The following story was written and reported by Brandon Ecoffey, Native Sun News Staff Writer. All content © Native
“WHAT DOES HOPE LOOK LIKE TO YOU?:” The Lakota Voice Project, which has been fighting the epidemic of youth suicide on the Pine Ridge Reservation, will be displaying students’ work at the Dahl Arts Center in Rapid City from Dec. 14 through Dec. 31. The project is currently looking for funding to continue its efforts. PHOTO COURTESY/LAKOTA VOICE PROJECT
Lakota Voice Project takes hold in Rapid City
By Brandon Ecoffey
Native Sun News Staff Writer
RAPID CITY — Lakota Voice Project will be displaying its work at the Dahl Arts Center in downtown Rapid City on Friday, Dec. 14, from 4 p.m. to 7 p.m.
The project, which is the brainchild of an Oglala Lakota College intro to business class and the Black Hills chapter of the American Advertising Federation, is an anti-suicide campaign that uses photographic images to promote hope across the Pine Ridge Reservation.
For some time now, Native American communities across the country have been caught in the grip of a teen suicide epidemic. The Oglala Lakota Nation has been hit particularly hard by teen suicide, with rates 150 percent higher than the national average and with youth as young as 6 years old reportedly having attempted to take their own lives.
The number of teen suicides on the reservation led then-OST President Theresa “Huck” Two Bulls to declare a suicide state of emergency in 2009.
In order to acquire an idea of what hope is on the reservation, Lakota Voice distributed 200 cameras to elementary and middle school students at Loneman, Crazy Horse and Red Cloud schools and asked the students to take photos of what they considered hope to be.
Lakota Voice then took the images captured by the students and launched a traditional advertising campaign, a social media site and a special website that would display the images, in an attempt to address and curb the high rates of suicide on the reservation.
“From the beginning, this was about starting a conversation about suicide and raising awareness for those on and off the reservation,” said Karissa Eifert of the Rapid City Area Chamber of Commerce. Eifert is a strategic partner in the project.
The images captured by students on the reservation will be on display in an art installation at the Dahl Arts Center on Dec. 14.
“Having the event at the Dahl gives us a chance to reach a lot of people. Also, by running the display during the Lakota Nation Invitational those who haven’t seen what the project is doing will have an easy opportunity to do so,” Eifert added.
During the event there will be presentations from the Lakota Voice Project, community members and students on the importance of suicide prevention and awareness. There also will be an appearance by Rapid City Mayor Sam Kooiker, a Native American traditional prayer and a song from a local drum group.
Although LVP has made major inlets on the Pine Ridge Reservation by forming relationships with community members and tribal organizations like the Be Excited About Reading, or BEAR, program, funding for the project is slowly drying up.

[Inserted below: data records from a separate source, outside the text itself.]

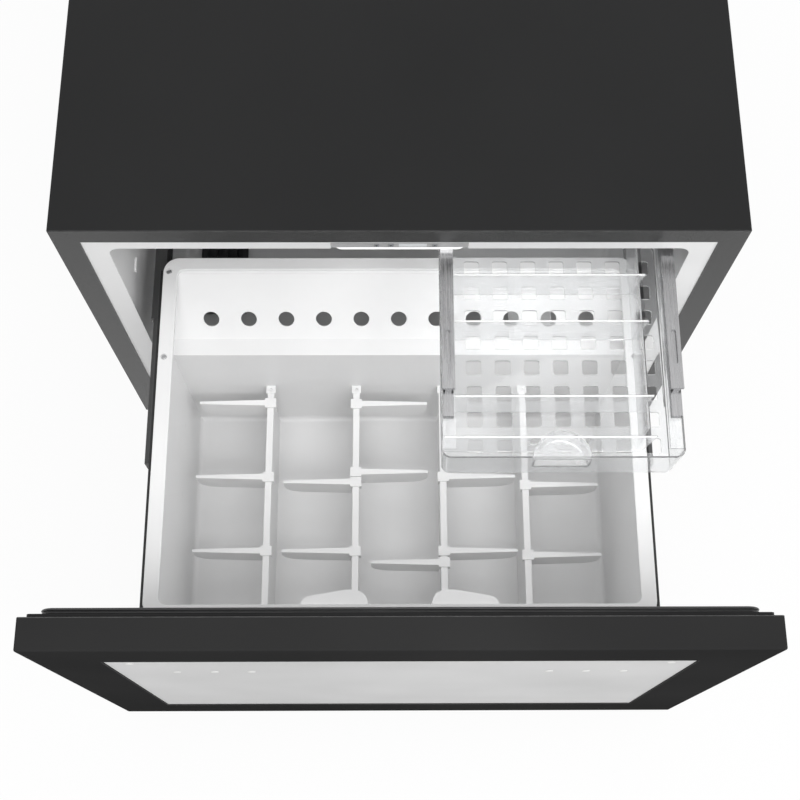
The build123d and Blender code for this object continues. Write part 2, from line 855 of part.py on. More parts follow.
def bin_solid(grow):
    """The bin's inside as one solid, grown outwards by a wall."""
    with BuildPart() as space:
        with BuildSketch(Plane.YZ):
            with BuildLine():
                Polyline(*bin_outline, close=True)
            make_face()
            if grow > 0:
                offset(amount=grow, kind=Kind.INTERSECTION)
        extrude(amount=bin_half + grow, both=True)
        floor_edges = space.faces().sort_by(Axis.Z)[0].edges()
        fillet(floor_edges, 8 + grow)
    return space.part


slope_angle = atan2(rim_z - ledge_z, rim_inner_back - slope_low_y)
hole_y = rim_inner_back - air_hole_down_slope * cos(slope_angle)
hole_z = rim_z - air_hole_down_slope * sin(slope_angle)
slope_plane = Plane(
    origin=(0, hole_y, hole_z), x_dir=(1, 0, 0), z_dir=(0, -sin(slope_angle), cos(slope_angle)),
)
pad_outline = (
    (-128.0, 0.0), (-104.0, 17.0), (-52.0, 21.0), (-41.0, 0.0),
)

with BuildPart() as bin_shell:
    add(bin_solid(bin_wall))
    block(
        -rim_outer + 1, rim_outer - 1, ahead(bin_front) + 1, behind(rim_back) - 1,
        bin_top, bin_top - bin_flange,
    )
    rear_corners = bin_shell.edges().filter_by(Axis.Z).group_by(Axis.Y)[-1]
    fillet(rear_corners, rim_corner - 1)
    block(
        -half_width, half_width, ahead(bin_front), behind(rim_back), bin_top, bin_top + 10,
        Mode.SUBTRACT,
    )
    add(bin_solid(0), mode=Mode.SUBTRACT)
    for side in (-1, 1):
        with BuildSketch(Plane.XY.offset(below(pad_drop) - 12)):
            with BuildLine():
                points = [(-side * x, bin_inner_front - 3 + y) for x, y in pad_outline]
                Spline(*points, tangents=[(0.0, 1.0), (0.0, -1.0)])
                Line(points[-1], points[0])
            make_face()
        extrude(amount=-pad_depth)
    with BuildSketch(slope_plane):
        with GridLocations(air_hole_pitch, 0, air_hole_count, 1):
            Circle(air_hole_radius)
    extrude(amount=-3 * bin_wall, mode=Mode.SUBTRACT)
save(bin_shell, "bin_shell")

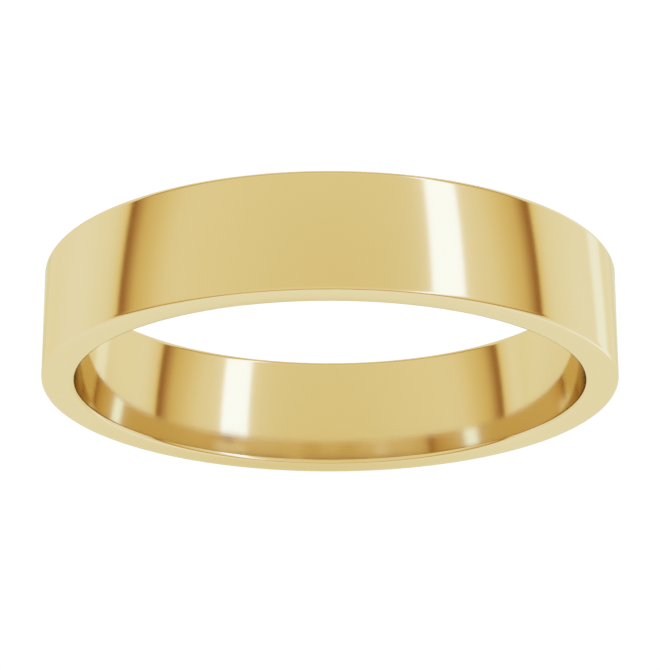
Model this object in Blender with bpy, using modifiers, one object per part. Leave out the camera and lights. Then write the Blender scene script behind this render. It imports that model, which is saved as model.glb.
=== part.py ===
"""A plain flat wedding band of polished yellow gold.

The band stands upright: its centre is the origin and the finger goes through it along Y.
It is one closed ring of metal, turned from a single rectangular section with eased corners.
"""
import math

import bmesh
import bpy

# Driving dimensions, in metres.
BORE_DIAMETER = 0.01735      # what the finger goes through: a US size 7
WALL_THICKNESS = 0.00114     # from the bore to the outer face
BAND_WIDTH = 0.0040          # along the finger
CORNER_RADIUS = 0.00017      # eased corners, inside and outside

# How finely the section is turned.
TURN_STEPS = 144
CORNER_STEPS = 4
MERGE_DISTANCE = 1e-6

GOLD_COLOUR = (0.81, 0.58, 0.22, 1.0)
GOLD_ROUGHNESS = 0.08

INNER_RADIUS = BORE_DIAMETER / 2
OUTER_RADIUS = INNER_RADIUS + WALL_THICKNESS


def clear_scene():
    """Start from an empty scene."""
    for item in list(bpy.data.objects):
        bpy.data.objects.remove(item)


def polished_gold():
    """The band's yellow gold."""
    material = bpy.data.materials.new("polished_gold")
    material.use_nodes = True
    shader = material.node_tree.nodes["Principled BSDF"]
    shader.inputs["Base Color"].default_value = GOLD_COLOUR
    shader.inputs["Metallic"].default_value = 1.0
    shader.inputs["Roughness"].default_value = GOLD_ROUGHNESS
    return material


def corner_arc(centre_radius, centre_height, start_angle):
    """A quarter turn of an eased corner, clockwise in the plane of radius and height."""
    points = []
    for step in range(CORNER_STEPS + 1):
        angle = start_angle - math.radians(90) * step / CORNER_STEPS
        radius = centre_radius + CORNER_RADIUS * math.cos(angle)
        height = centre_height + CORNER_RADIUS * math.sin(angle)
        points.append((radius, height))
    return points


def section_points():
    """The wall's section: down the outer face, across, up the bore and back."""
    outer = OUTER_RADIUS - CORNER_RADIUS
    inner = INNER_RADIUS + CORNER_RADIUS
    half = BAND_WIDTH / 2 - CORNER_RADIUS
    points = corner_arc(outer, half, math.radians(90))
    points += corner_arc(outer, -half, 0.0)
    points += corner_arc(inner, -half, math.radians(-90))
    points += corner_arc(inner, half, math.radians(180))
    return points


def turned_ring(name, points):
    """Turn a closed section around the object's own Z axis."""
    mesh = bpy.data.meshes.new(name)
    section = bmesh.new()
    corners = [section.verts.new((radius, 0.0, height)) for radius, height in points]
    for first, second in zip(corners, corners[1:] + corners[:1]):
        section.edges.new((first, second))
    section.to_mesh(mesh)
    section.free()
    ring = bpy.data.objects.new(name, mesh)
    turn = ring.modifiers.new("turn", "SCREW")
    turn.axis = "Z"
    turn.angle = math.radians(360)
    turn.steps = TURN_STEPS
    turn.render_steps = TURN_STEPS
    turn.use_smooth_shade = True
    turn.use_merge_vertices = True
    turn.merge_threshold = MERGE_DISTANCE
    return ring


def build_band(collection):
    """The whole band, stood upright with the finger's axis along Y."""
    band = turned_ring("band", section_points())
    band.rotation_euler = (math.radians(90), 0.0, 0.0)
    band.data.materials.append(polished_gold())
    collection.objects.link(band)
    return band


def main():
    clear_scene()
    collection = bpy.data.collections.new("wedding_band")
    bpy.context.scene.collection.children.link(collection)
    build_band(collection)


main()
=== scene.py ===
"""The looks of a plain flat wedding band in polished yellow gold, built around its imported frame.

The file is laid out as an add-on. The band and the stage each have an operator, a panel in the
3D view's sidebar lists them, and main() runs them in order.
"""

import math

import bmesh
import bpy
from bpy.props import FloatProperty, FloatVectorProperty, IntProperty, PointerProperty
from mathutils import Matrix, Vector


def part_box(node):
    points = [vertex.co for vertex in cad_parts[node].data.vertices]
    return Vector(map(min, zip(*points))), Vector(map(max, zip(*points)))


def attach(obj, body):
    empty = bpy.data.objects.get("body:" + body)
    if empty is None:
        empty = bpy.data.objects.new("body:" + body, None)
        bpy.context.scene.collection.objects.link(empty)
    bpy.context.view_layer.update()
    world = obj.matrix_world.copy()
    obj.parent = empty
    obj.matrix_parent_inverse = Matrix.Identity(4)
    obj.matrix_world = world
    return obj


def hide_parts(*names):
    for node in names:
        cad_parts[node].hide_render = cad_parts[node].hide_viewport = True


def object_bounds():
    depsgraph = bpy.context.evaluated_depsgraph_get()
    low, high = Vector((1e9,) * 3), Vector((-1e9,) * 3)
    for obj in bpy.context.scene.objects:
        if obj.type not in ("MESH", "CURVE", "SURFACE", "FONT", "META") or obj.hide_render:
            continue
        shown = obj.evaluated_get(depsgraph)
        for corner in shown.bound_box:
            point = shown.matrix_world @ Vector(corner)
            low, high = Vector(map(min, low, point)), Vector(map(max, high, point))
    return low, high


bl_info = {
    "name": "Wedding Band",
    "version": (1, 0, 0),
    "blender": (4, 5, 0),
    "location": "View3D > Sidebar > Wedding Band",
    "description": "Builds a polished gold wedding band and the stage it stands on",
    "category": "Add Mesh",
}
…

“We are beginning to pour a whole lot of money out of our own pockets to further the project,” said Jason Alley of AAF-Black Hills. “The event at the Dahl is really twofold: one, to raise awareness about teen suicide - which has always been our goal - but we are also looking to find business partners who can help us to keep the LVP in operation,” he added.
If the Lakota Voice Project can secure funding, organizers hope to take their efforts to other reservations across the state of South Dakota.
“This project is definitely sustainable,” Alley noted. “And if we can keep it going we are looking to go to reservations like Eagle Butte and Lower Brule.”
The photo exhibit will run through Dec. 31 at the Dahl Arts Center, located at 713 7th St. in Rapid City.